I would be surprised if there wasn't a way to provide a learned, lossless
method of compression, but that would be a very different paper and result.

------
tmpmov
Take the following as coming from a dilettante... I'm still trying to
understand the remainder of the paper but felt like writing on the basics of
the encoder/decoder/quantizer setup they mention.

I found this particularly interesting "To compress an image x ∈ X , we follow
the formulation of [20, 8] where one learns an encoder E, a decoder G, and a
finite quantizer q."

I feel like this is related to some of the standard human
memorization/learning techniques. Example: I'm learning the guitar fretboard
note placement in e standard. It's difficult for me to visualize the first 4
frets on a 6 string guitar with notes on each fret.

To help me memorize the note placement I develop various mnemonic devices
(both lossy and lossless). I know I've memorized the fretboard sufficiently
when I can visualize it.

Attempting to translate my reading of the paper I believe the following
analogy is apt. My "encoder" operates on a short term image when I close my
eyes after looking at a fret diagram. It produces semantic objects, i.e. an
ordered sequence of "letters" or pairs of letters (letters that are
horizontally, vertically or diagonally aligned). The quantizer takes these
objects and looks at the order/distribution. The quantizer places more
importance on some of the semantic objects than others (the fourth fret has 4
natural notes before an accidental). My decoder is interpreting the
stored/compressed note information to try to produce the image. It may be off
substantially, so I correct and repeat the process.
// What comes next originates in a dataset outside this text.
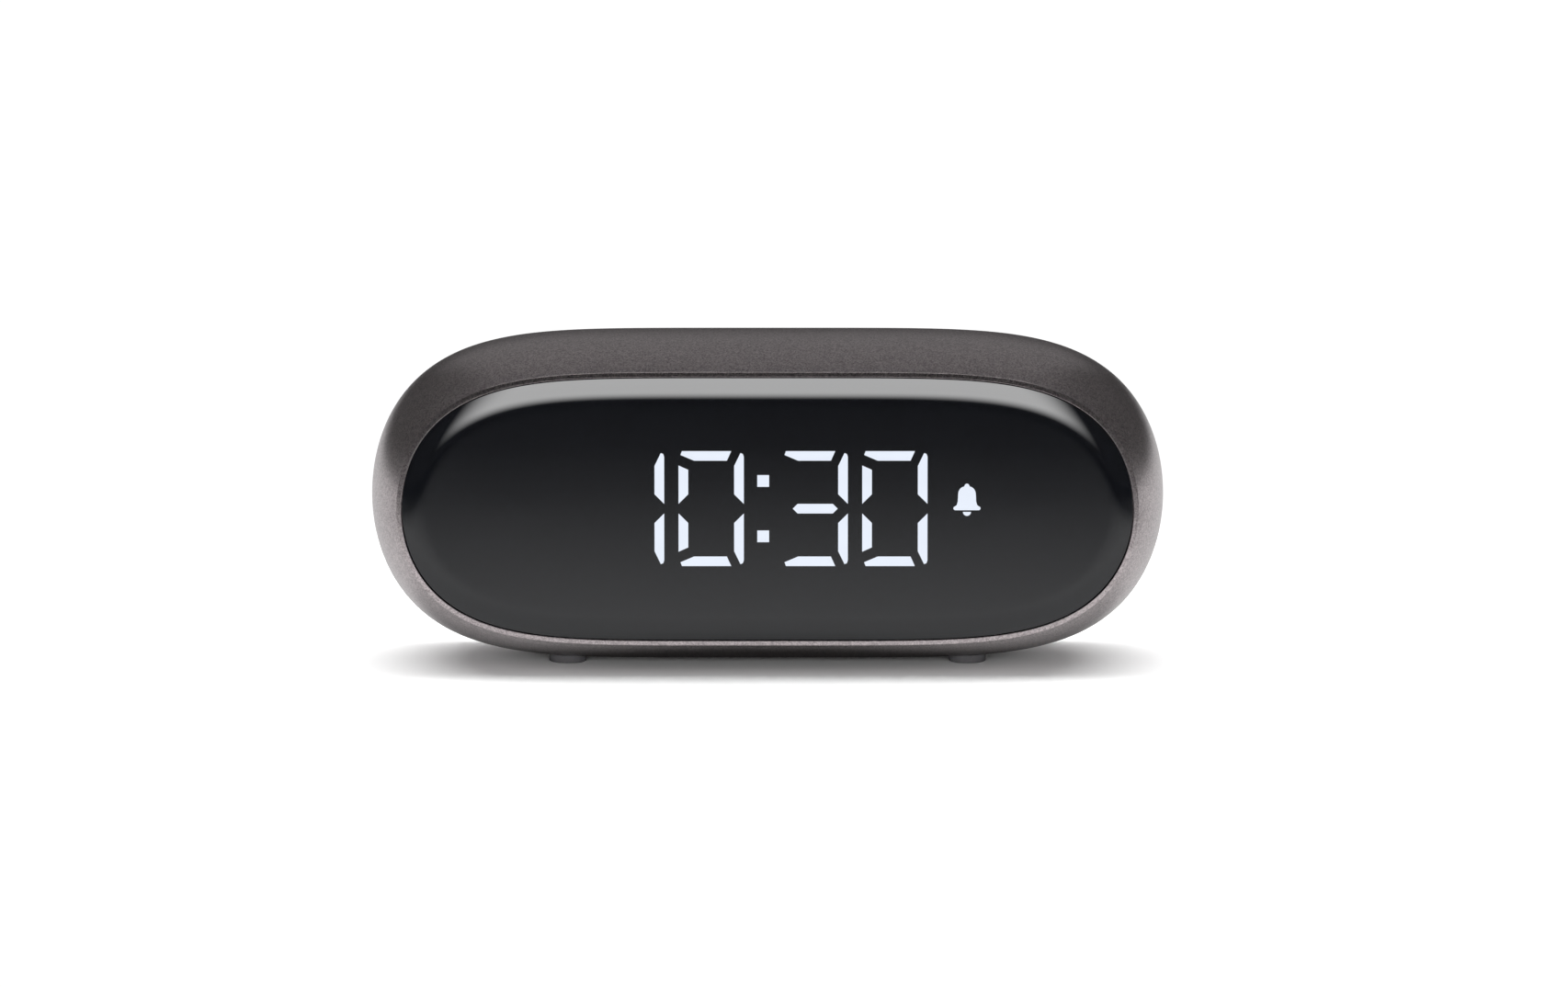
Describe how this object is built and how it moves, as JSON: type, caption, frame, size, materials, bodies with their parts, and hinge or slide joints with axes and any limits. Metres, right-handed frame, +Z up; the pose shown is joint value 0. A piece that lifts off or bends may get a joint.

The process of optimizing what the semantic objects are, the weight each gets,
and how I use them to derive the original image seems like a fairly good
representation of what I do (though at least some of that appears to be fixed
in the learning algorithm typically). Of course, analogies are just that and
mine doesn't take into account the discriminator or the remaining "heart" of
the paper.

I think the heart of the paper is that they're trying to determine through
GANs a good way to both store the image and recover it while reducing bits per
pixel and increasing the quality of reproduction. Using some classical terms,
the GAN algorithm thus tweaks the compressor, the data storage format and the
decompressor to optimize what should be "hard-coded" in the
compressing/decompressing process or program vs what will be stored as a
result of the compression program.

Very handwavey but I think the general idea is right?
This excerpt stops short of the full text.